Most people admit they feel great after Pilates class. No matter how reluctant we may feel about getting to the studio, completing our workout leaves us feeling satisfied, mentally alert and physically at ease.

Movement – as long as it’s appropriate to our needs – does make us feel better, often immediately, always in the long term. Just the simple act of moving our limbs through their full range of motion, elevating our heart rate a little, and increasing the demand on our bones and muscles sparks a cascade of feel-good, do-good reactions in our bodies and brains. Motion is lotion.

Evidence is mounting on the benefits of movement and exercise not just on our general health, but also in the management of chronic and age-related disease. In fact, there are now initiatives in place in some countries to encourage doctors to prescribe exercise to their patients, as an alternative to pharmaceuticals, in health management.

Does it follow then, that movement is medicine?

If you’re sick, or feeling unwell, or in pain, go to the doctor! Movement can’t replace medicine in all instances. But movement can drastically improve our health.

Exercise can help prevent the onset of diseases such as heart disease and type-2 diabetes, and ease the symptoms of chronic conditions such as arthritis and Parkinson’s disease. Strength, including grip strength, endurance and balance are key indicators of longevity. Movement improves brain health and decreases age-related decline in memory.

Part of the health benefit of movement is its impact on weight management, but the impact is often different than what we expect. Caloric deficit is necessary to lose weight. Very few people exercise enough to affect their caloric deficit. Exercise does however improve eating behaviour.

 

Exercise reduces stress and helps alleviate depression, helping to control emotional eating.

It makes your brain fatigue-resistance, so it has the energy to think clearly about what you should eat. This is further enhanced by exercise improving quality of sleep.

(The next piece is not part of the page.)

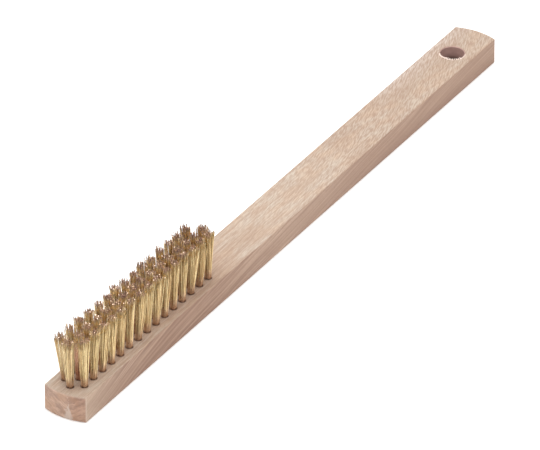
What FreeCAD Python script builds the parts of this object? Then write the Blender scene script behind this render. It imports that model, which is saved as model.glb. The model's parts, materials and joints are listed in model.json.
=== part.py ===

Exercise – especially if it is intense – has an appetite-suppressing effect that can last for hours. On the psychological level, people who exercise regularly develop a keener interest in healthy eating to fuel their physical activities.

 

Mindfulness and mindful movement, including Pilates or any exercise approached with focus on mind-body connection, has myriad positive health benefits. Mindfulness increases activation of the frontal cortex, decreases anxiety and improves psychological wellbeing. Mindfulness also improves immune functioning, reduces stress related cortisol, reduces chronic pain and improves cognitive function.

 

The science is there to support what we have known in our bones forever. Movement heals. Exercise is not a punishment. It is an opportunity to celebrate and enhance our physical, mental and emotional strength and resilience. Movement will make us live if not longer, then better.

 

Find something you love – or at least like to do – and as the running shoe people say, just do it!